■ Objective ■
Below this line is the material. Write out only its lines from the one containing "over section times" through the one containing "obj.matrix_parent_inverse = Matrix.Identity(4)", both kept, exactly.

■ Records provided ■
___
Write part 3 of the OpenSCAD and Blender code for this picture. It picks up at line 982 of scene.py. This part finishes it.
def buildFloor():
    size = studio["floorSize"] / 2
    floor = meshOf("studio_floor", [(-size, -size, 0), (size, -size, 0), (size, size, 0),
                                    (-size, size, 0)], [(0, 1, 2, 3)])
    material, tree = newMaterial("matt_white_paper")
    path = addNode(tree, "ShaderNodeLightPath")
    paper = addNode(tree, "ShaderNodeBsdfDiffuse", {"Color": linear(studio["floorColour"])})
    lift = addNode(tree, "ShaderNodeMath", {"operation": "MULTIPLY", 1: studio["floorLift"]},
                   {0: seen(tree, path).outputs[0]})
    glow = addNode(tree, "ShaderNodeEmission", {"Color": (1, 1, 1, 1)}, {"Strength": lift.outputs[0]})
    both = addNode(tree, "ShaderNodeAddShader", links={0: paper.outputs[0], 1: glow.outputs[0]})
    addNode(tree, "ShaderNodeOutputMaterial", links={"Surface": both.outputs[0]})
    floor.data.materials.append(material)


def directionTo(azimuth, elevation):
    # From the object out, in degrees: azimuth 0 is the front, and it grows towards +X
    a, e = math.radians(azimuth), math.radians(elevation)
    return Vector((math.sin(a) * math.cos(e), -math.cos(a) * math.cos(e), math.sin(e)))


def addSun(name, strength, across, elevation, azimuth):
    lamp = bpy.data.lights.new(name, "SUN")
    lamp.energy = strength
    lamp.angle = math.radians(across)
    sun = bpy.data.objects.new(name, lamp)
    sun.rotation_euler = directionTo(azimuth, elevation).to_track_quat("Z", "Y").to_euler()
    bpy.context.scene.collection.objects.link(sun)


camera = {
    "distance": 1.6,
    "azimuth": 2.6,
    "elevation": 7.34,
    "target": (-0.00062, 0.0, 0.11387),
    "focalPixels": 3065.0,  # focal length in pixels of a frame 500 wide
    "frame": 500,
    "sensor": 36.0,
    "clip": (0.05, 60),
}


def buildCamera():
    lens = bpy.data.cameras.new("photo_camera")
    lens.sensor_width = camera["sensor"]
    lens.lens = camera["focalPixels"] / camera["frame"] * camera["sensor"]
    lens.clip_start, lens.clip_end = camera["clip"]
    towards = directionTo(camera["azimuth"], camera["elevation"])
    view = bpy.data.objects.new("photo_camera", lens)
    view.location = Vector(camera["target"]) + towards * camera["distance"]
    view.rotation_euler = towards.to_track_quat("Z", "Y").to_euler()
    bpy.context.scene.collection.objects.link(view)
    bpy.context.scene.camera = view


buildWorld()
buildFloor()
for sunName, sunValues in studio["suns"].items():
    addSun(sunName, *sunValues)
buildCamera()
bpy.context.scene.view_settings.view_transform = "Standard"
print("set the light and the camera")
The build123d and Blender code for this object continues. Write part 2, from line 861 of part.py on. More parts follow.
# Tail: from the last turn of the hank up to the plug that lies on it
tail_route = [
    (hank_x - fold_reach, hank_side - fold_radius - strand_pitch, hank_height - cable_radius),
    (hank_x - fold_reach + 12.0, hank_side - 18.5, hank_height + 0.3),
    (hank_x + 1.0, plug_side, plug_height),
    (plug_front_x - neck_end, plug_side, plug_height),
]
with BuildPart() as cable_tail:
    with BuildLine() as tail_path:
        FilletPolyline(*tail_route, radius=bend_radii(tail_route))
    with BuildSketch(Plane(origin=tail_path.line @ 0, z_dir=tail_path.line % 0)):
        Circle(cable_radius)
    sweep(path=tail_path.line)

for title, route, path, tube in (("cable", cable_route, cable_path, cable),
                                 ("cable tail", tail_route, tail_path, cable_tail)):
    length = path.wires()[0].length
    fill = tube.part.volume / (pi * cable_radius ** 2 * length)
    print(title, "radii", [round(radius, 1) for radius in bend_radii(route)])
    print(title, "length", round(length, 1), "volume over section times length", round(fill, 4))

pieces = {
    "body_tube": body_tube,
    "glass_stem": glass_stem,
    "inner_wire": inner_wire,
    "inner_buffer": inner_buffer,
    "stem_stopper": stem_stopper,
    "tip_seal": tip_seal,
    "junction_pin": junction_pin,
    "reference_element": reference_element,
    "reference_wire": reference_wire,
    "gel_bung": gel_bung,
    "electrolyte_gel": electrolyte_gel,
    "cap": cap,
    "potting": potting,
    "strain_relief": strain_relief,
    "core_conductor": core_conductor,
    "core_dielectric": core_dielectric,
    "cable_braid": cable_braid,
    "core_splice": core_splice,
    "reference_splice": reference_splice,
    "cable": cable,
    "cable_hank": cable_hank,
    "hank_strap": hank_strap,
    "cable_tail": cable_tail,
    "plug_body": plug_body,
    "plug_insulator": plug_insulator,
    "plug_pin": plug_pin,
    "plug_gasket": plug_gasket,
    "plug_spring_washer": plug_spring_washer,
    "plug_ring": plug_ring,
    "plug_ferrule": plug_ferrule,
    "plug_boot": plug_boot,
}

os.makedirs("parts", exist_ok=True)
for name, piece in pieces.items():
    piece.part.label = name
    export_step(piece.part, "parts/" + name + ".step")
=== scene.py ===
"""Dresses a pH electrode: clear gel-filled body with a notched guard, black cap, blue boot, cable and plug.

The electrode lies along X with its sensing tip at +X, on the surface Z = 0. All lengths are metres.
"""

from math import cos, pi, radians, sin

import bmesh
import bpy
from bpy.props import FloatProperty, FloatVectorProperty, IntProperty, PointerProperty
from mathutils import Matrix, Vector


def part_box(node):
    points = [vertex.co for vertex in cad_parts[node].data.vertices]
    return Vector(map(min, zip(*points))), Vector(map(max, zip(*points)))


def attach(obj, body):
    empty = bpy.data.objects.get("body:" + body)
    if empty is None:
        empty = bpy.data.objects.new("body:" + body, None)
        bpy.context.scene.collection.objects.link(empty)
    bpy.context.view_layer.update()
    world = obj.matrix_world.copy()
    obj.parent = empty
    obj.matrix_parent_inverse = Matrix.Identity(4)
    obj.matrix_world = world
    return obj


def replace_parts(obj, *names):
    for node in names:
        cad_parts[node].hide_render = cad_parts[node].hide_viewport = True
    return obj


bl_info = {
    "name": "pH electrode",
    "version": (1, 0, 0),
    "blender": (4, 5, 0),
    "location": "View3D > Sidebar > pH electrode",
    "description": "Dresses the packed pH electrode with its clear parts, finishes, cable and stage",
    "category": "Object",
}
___
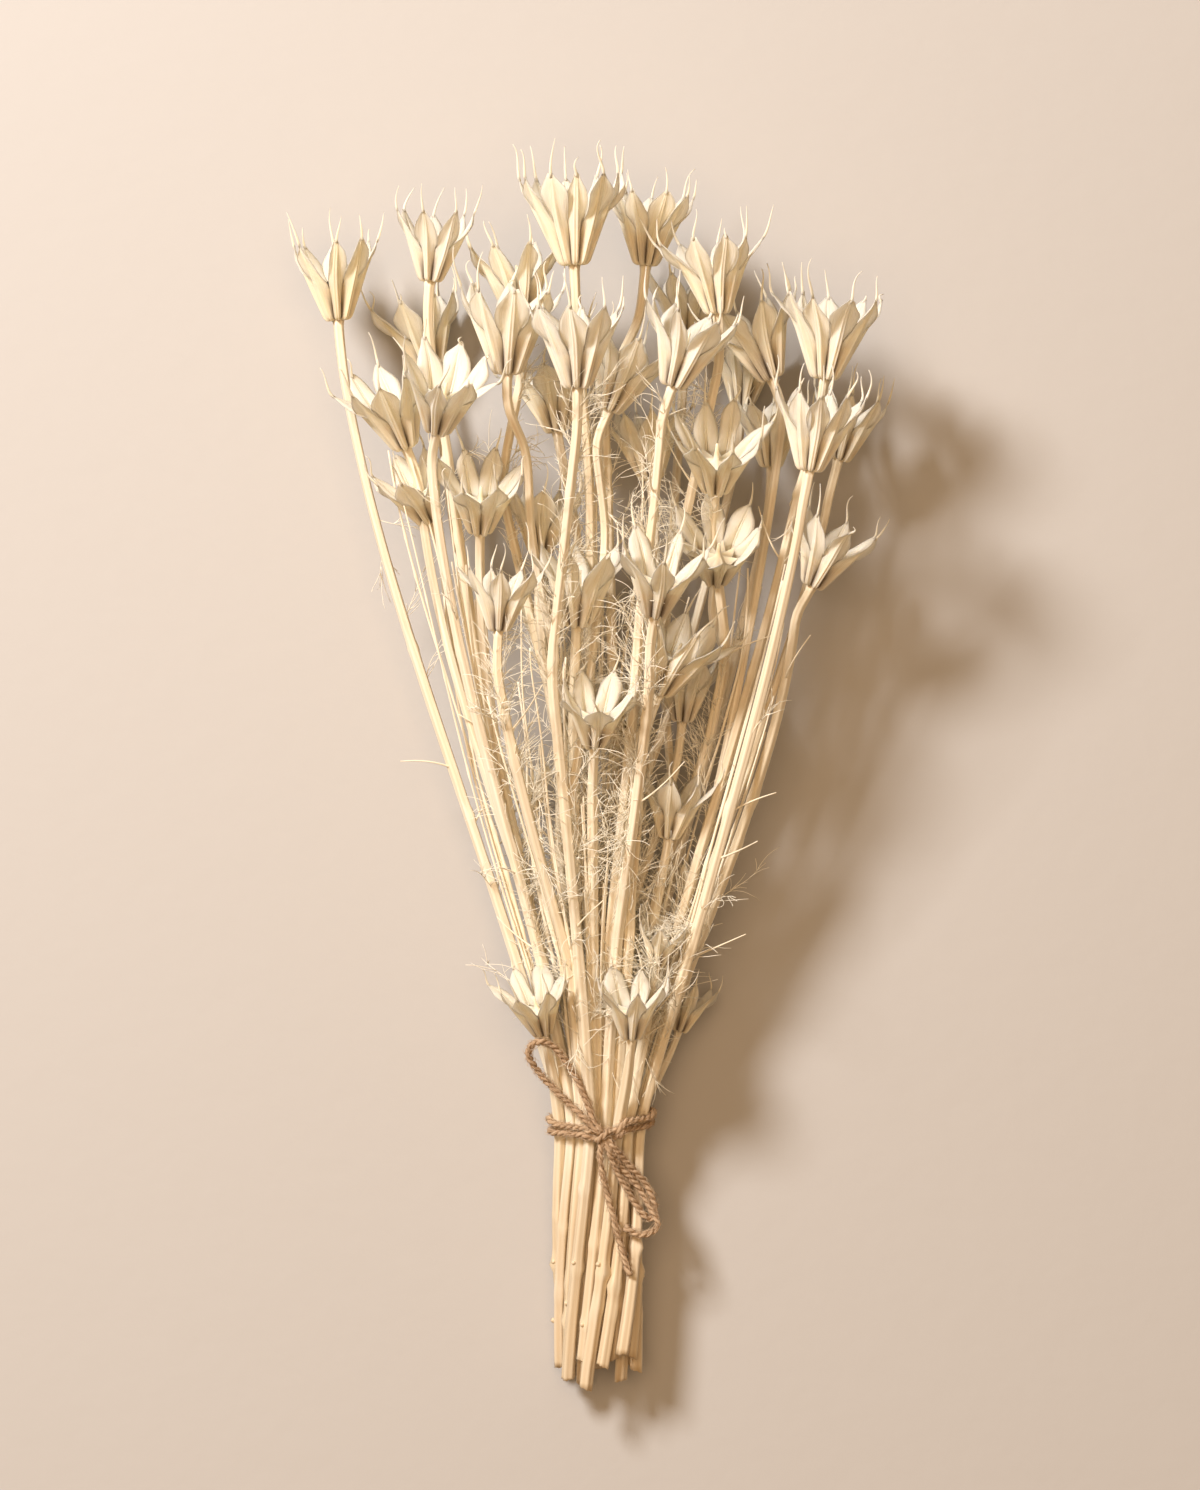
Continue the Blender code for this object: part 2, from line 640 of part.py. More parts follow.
___
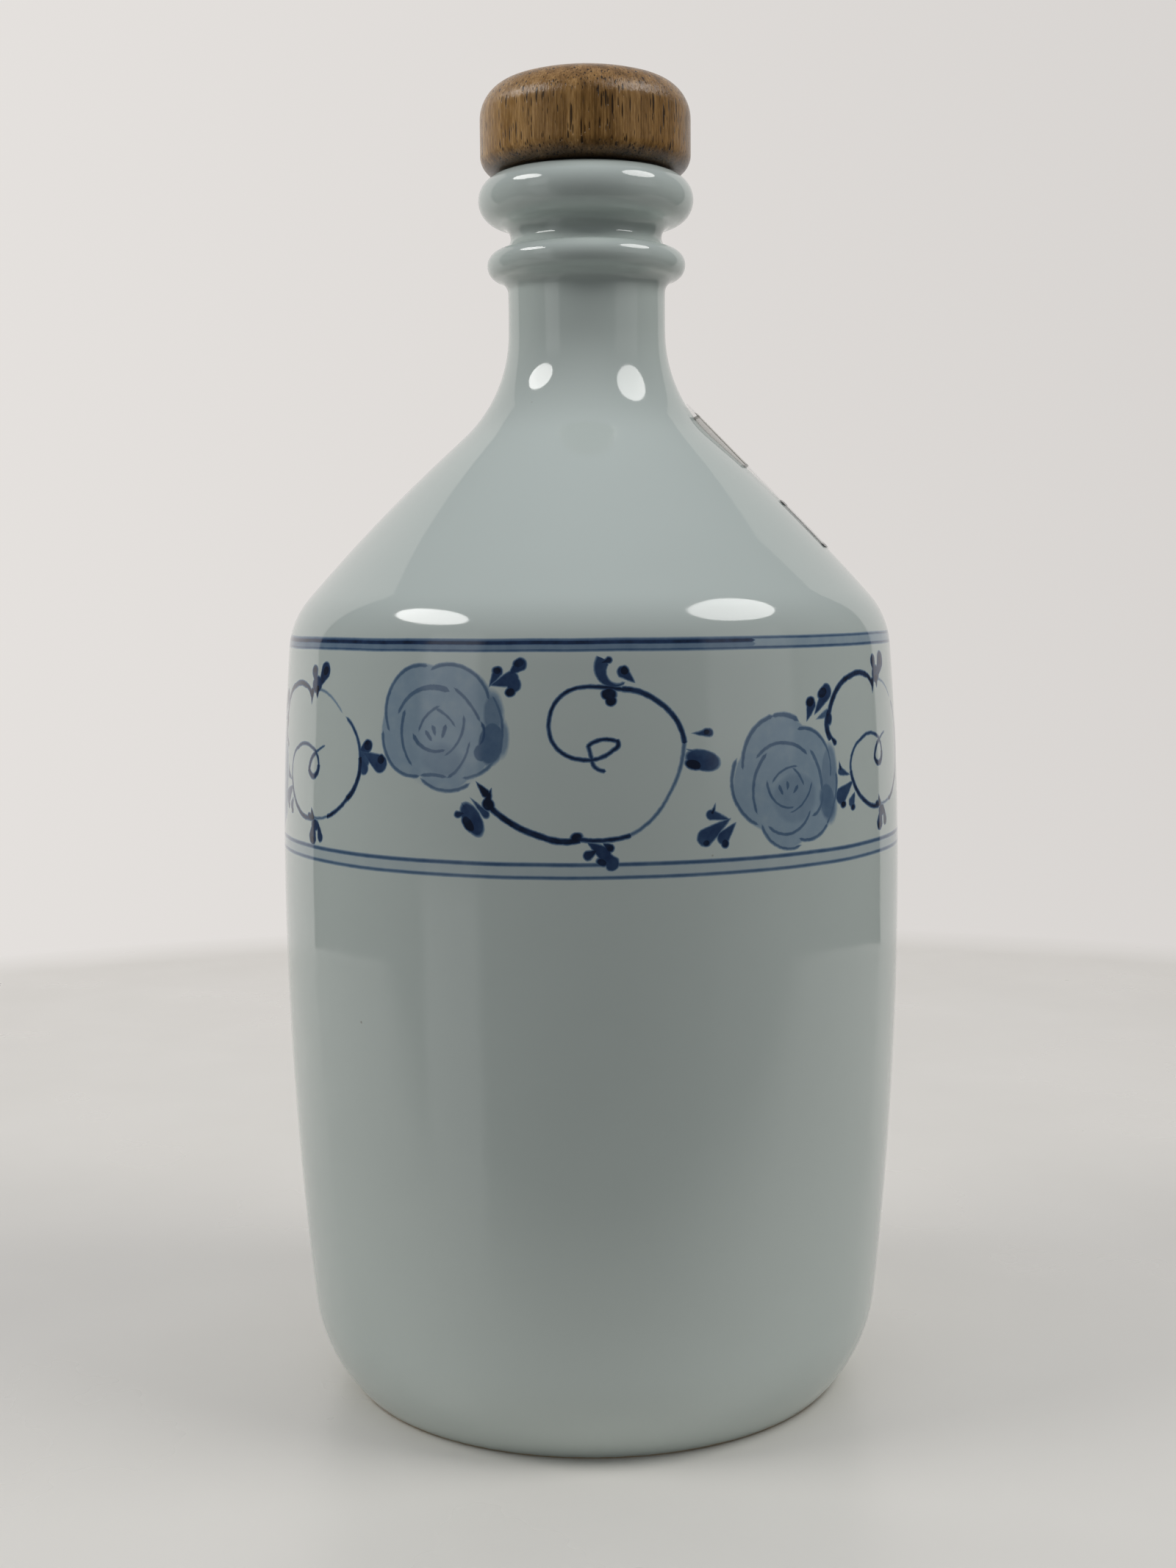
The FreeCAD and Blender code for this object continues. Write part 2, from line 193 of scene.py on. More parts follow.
___
■ Written response ■
    print(title, "length", round(length, 1), "volume over section times length", round(fill, 4))

pieces = {
    "body_tube": body_tube,
    "glass_stem": glass_stem,
    "inner_wire": inner_wire,
    "inner_buffer": inner_buffer,
    "stem_stopper": stem_stopper,
    "tip_seal": tip_seal,
    "junction_pin": junction_pin,
    "reference_element": reference_element,
    "reference_wire": reference_wire,
    "gel_bung": gel_bung,
    "electrolyte_gel": electrolyte_gel,
    "cap": cap,
    "potting": potting,
    "strain_relief": strain_relief,
    "core_conductor": core_conductor,
    "core_dielectric": core_dielectric,
    "cable_braid": cable_braid,
    "core_splice": core_splice,
    "reference_splice": reference_splice,
    "cable": cable,
    "cable_hank": cable_hank,
    "hank_strap": hank_strap,
    "cable_tail": cable_tail,
    "plug_body": plug_body,
    "plug_insulator": plug_insulator,
    "plug_pin": plug_pin,
    "plug_gasket": plug_gasket,
    "plug_spring_washer": plug_spring_washer,
    "plug_ring": plug_ring,
    "plug_ferrule": plug_ferrule,
    "plug_boot": plug_boot,
}

os.makedirs("parts", exist_ok=True)
for name, piece in pieces.items():
    piece.part.label = name
    export_step(piece.part, "parts/" + name + ".step")
=== scene.py ===
"""Dresses a pH electrode: clear gel-filled body with a notched guard, black cap, blue boot, cable and plug.

The electrode lies along X with its sensing tip at +X, on the surface Z = 0. All lengths are metres.
"""

from math import cos, pi, radians, sin

import bmesh
import bpy
from bpy.props import FloatProperty, FloatVectorProperty, IntProperty, PointerProperty
from mathutils import Matrix, Vector


def part_box(node):
    points = [vertex.co for vertex in cad_parts[node].data.vertices]
    return Vector(map(min, zip(*points))), Vector(map(max, zip(*points)))


def attach(obj, body):
    empty = bpy.data.objects.get("body:" + body)
    if empty is None:
        empty = bpy.data.objects.new("body:" + body, None)
        bpy.context.scene.collection.objects.link(empty)
    bpy.context.view_layer.update()
    world = obj.matrix_world.copy()
    obj.parent = empty
    obj.matrix_parent_inverse = Matrix.Identity(4)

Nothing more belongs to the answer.